I am beside myself at this point I have cried over this more than I care to. For the past 7 months or so it seems my step daughter goes home every weekend and reports back to her mother what goes on each and every moment in our house. Although I have nothing to hide I am a very private person and my home has always been my safe place to be able to be me and not have to have my guard up in any way. About 7 months ago the child went home and told her mother that me & my mother were sitting at my dining room table talking about her mother and we said bad things about her. She said I said her new stepfather was a liar and things of this sort. The case was that I told my mother that the exwife and I had a brief argument because she likes to call and scream at me about my husband on the phone and she told me her stepfather told her that he could buy a 2001+ jaguar for 20,000 and I said I didn’t know if that were true. Unfortunately it caused a huge argument between the stepfather and I on the phone for 45 minutes and apparently she goes home and tells them everything I say and do in my house and when she is with me.
So to try to make a long story shorter we used to have the child from Wednesday night to Sunday night for visitation. Recently the older child smashed the younger child in the head with a can of Off and sent her to the ER. The is the second time the younger child has been injured badly enough to go to the ER in the past 6 months by the older child. Well someone called social services on them and she thinks my husband did it which he didn’t so since the divorce papers say our visitation is only Friday to Sunday she is now making us adhere to that even though we have been taking her from Wednesday to Sunday for over a year.
Right after the head smashing incident the child’s mother purchased her two children (only one of which is my husband’s child the 10 year old) cell phones. You know to reward them for their behavior. The children are 10 & 12. I do not feel a 10 year old needs a cell phone so in my house she is not permitted to use the cell phone. The mother has always said whatever rules we have in our house the child is to adhere to and whatever rules she has at home the child has to adhere to there. Well when she tried to reach the child Friday night and Saturday morning on her cell phone only to discover it was off she called my husband at work. During this converasation she advised him that the child told her I have a gun in my car (this is true and legal) which upset her because one of her co-workers shot his son in the head by accident with a shotgun. He advised her I have the safety on and it is unloaded and it is not anywhere the child can get it. she advised him that she feels we are closed minded because I do not like cheerleaders and the child was afraid to tell me she wanted to be a cheearleader (even though I have made it perfectly clear that we support her in anything she wants to do within reason whether we agree with it or not - hey I have a child who has piercings all over her face, I don;t agree with it but she is 18 and it does not change the way I feel about her) she told him the child said I have a donkey ringer on my cell phone when the mother calls me(I’m pleading the 5th on this one) and that my husband sleeps till noon on sundays (not true). This is all very upsetting to me that the mother even knew all this stuff and this is only the tip of the iceberg. We tried to ask the child how her mother knew that and she said “I don’t want to talk about it.”

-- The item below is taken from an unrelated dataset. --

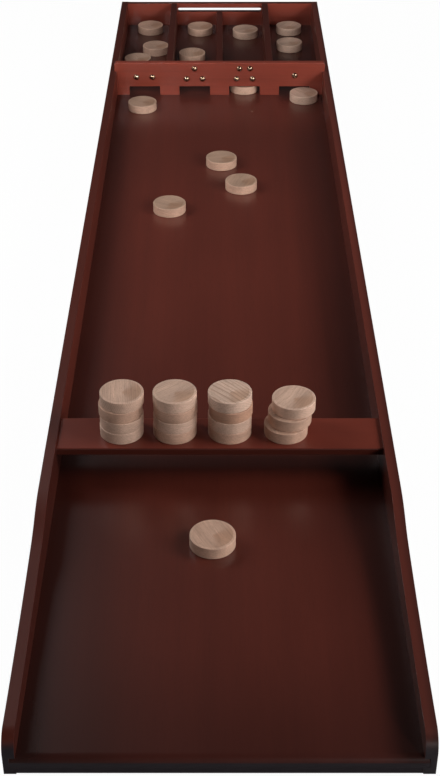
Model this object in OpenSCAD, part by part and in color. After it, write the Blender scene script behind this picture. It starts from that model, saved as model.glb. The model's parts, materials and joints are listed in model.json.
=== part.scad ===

I don’t know what I am supposed to do these are not the only things the mother has called and said. She is now telling him she thinks since he works on Saturdays during the day that maybe he should pick up the child on Saturday after work so she doesnt have to be with me all day Saturday. I am not perfect in all this and sometimes I probably slip and say things I shouldn’t but again I am just not accustomed to having to not speak my mind in my house. But I also feel like I should not have to answer to this woman for what I do and it’s always me she attacks never my husband. It’s always Janine said this Janine did that Janine did this. When does it stop. My poor husband is so upset over how upset I am and that this child is like reporting back to her mother that he wants to practically cut off all visitation and that is wrong too.
I really have been very good to her since the first time I met her. I did not meet her until my husband and I had been together for 9 months because I just thought it was wrong to involve a young child in the relationship until we knew where it was going. When I first met her her mother was having financial problems because she had to quit her job because she was sleeping with her boss. I bought the child all her winter clothes, boots and new coat and sent them home with her then I bought her all new summer clothes and bathing suits. We took her to Florida and SeaWorld for her birthday and we did everything we could to help her. We watched the child for her when she was working and she was off of school and whenever she needed us. She has since remarried and now since she doesnt need us to help her she has been a hateful towards me.
I guess I just needed to vent because I don’t know what to do.